Y no para de llover y de salir el sol, y los dos estadios juntos y las tipas insisten en que no dejemos de verlas, de apreciarlas, en que no las ignoremos (quizás sí tengan algo de mujer, entonces).

Son democráticas o más bien no disciernen entre estatus sociales: en la misma esquina, una mujer paqueta se sube a un auto caro, un hombre harapiento revuelve una olla sobre un fuego improvisado y unos empleados municipales recogen a esas tipas rebeldes, las que se resisten a ser recogidas y se adhieren a las bocas de tormenta o se esconden bajo los contenedores de basura.

Ahí tenemos tres formas de la existencia social bien diferenciada (la mujer acomodada, el hombre callejero y los obreros) a los que las flores amarillas no distinguen. Se prenden en el saco caro de la mujer, en el rotoso del hombre, en el uniforme de los barrenderos, en el pelo de todos, y seguramente los acompañen por horas y terminen de secarse, de morir, en casas y barrios distantes con gente que nunca se habló ni hablará entre sí.
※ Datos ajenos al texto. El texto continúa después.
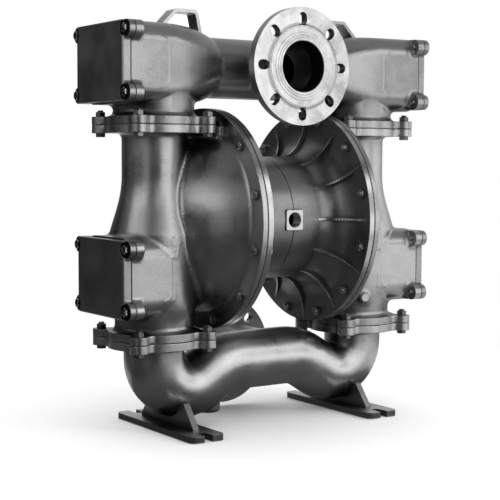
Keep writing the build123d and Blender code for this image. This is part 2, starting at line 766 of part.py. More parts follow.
def cover(z):
    part = plate_x(cover_outline(), COVER_X, COVER_X + COVER_EDGE_T, z)
    centre = plate_x(
        RectangleRounded(2 * COVER_HALF_WIDTH, 2 * COVER_HALF_HEIGHT, COVER_CORNER_R),
        COVER_X, COVER_X + COVER_CENTRE_T, z,
    )
    rim = [e for e in centre.edges() if abs(e.center().X - COVER_X - COVER_CENTRE_T) < 0.01]
    part += fillet(rim, COVER_EDGE_ROUND)
    for y, dz in corners(LOBE_Y, LOBE_Z):
        edge = COVER_X + COVER_EDGE_T
        part -= rod_x(SPOT_FACE_R, edge, edge + COVER_CENTRE_T, y, z + dz)
        part -= rod_x(COVER_BOLT_R + HOLE_GAP, COVER_X, edge, y, z + dz)
    return part


def drain_plug():
    low = DRAIN_BOSS_Z + DRAIN_SINK
    part = rod_z(DRAIN_PLUG_R, low, DRAIN_BOSS_Z + DRAIN_PLUG_DEPTH, DRAIN_X)
    socket = RegularPolygon(DRAIN_SOCKET_AF / 2, 6, major_radius=False)
    return part - plate_z(socket, low, low + DRAIN_SOCKET_DEPTH, DRAIN_X)


def cover_gasket(z):
    part = plate_x(cover_outline(GASKET_INSET), COVER_FACE_X, COVER_X, z)
    part -= plate_x(box_section(WALL), COVER_FACE_X, COVER_X, z)
    for y, dz in corners(LOBE_Y, LOBE_Z):
        part -= rod_x(COVER_BOLT_R + HOLE_GAP, COVER_FACE_X, COVER_X, y, z + dz)
    return part


def joint_gasket(z):
    part = plate_z(joint_outline(JOINT_GASKET_INSET), z - HALF_JOINT, z + HALF_JOINT)
    part -= rod_z(CORE_R, z - HALF_JOINT, z + HALF_JOINT)
    part -= joint_holes(z - HALF_JOINT, z + HALF_JOINT)
    return part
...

También es extraño que una de las expresiones de belleza más contundentes de esta ciudad sean flores desprendidas de los árboles, es decir, naturaleza muerta. Aquí ya no se puede hablar de epifanía que nos rapta o nos calla, sino más bien del terreno de los símbolos y la interpretación o una hipótesis triste: vemos la belleza cuando ya se está acabando, en la muerte encontramos algo luminoso, quizás cierto sosiego sólo es posible cuando las flores agonizan su último suspiro volátil. Y si encima llueve, Dios Santo, el fantasma del viejo oscuro que no nos da paz. Cuánto manto de tipas y lluvia que persiste en estos días. Cuánto existencialismo para el que no pueda dejar de vivirlo. ¿Y si fue domingo y encima hubo elecciones nacionales y tormenta feroz?

Dos esferas distintas, pero que por fuerza de asociación (o epifanía un poco forzada) pueden dialogar.

Salgo como derrotado del cuarto secreto (no importa si voté, no puse más que aire en el sobre o rompí el voto) y ya en la parada y cuando el desasosiego comienza a apretarme la garganta y a volverse pinza feroz en el estómago, llueve todo lo que tiene que llover: agua y tipas.

Una nueva epifanía: tu destino no será marcado por ese acierto o por ese error de elección dicotómica; no, ahora serás viento, lluvia furiosa y molesta, manto de flores amarillas prendido a todas las clases sociales, cuerpo que busca lo místico, amenaza meteorológica, sueño no conquistado, naturaleza muerta que irradia su último suspiro. Serás lo que te rodea: convulsión climática que registra al viejo harapiento y desamparado, a la mujer coqueta y a los obreros con tipas en sus sacos (pobres o ricos) y uniformes de trabajo, sin dejar de perseguir, jamás, el silencio y el rapto de las epifanías.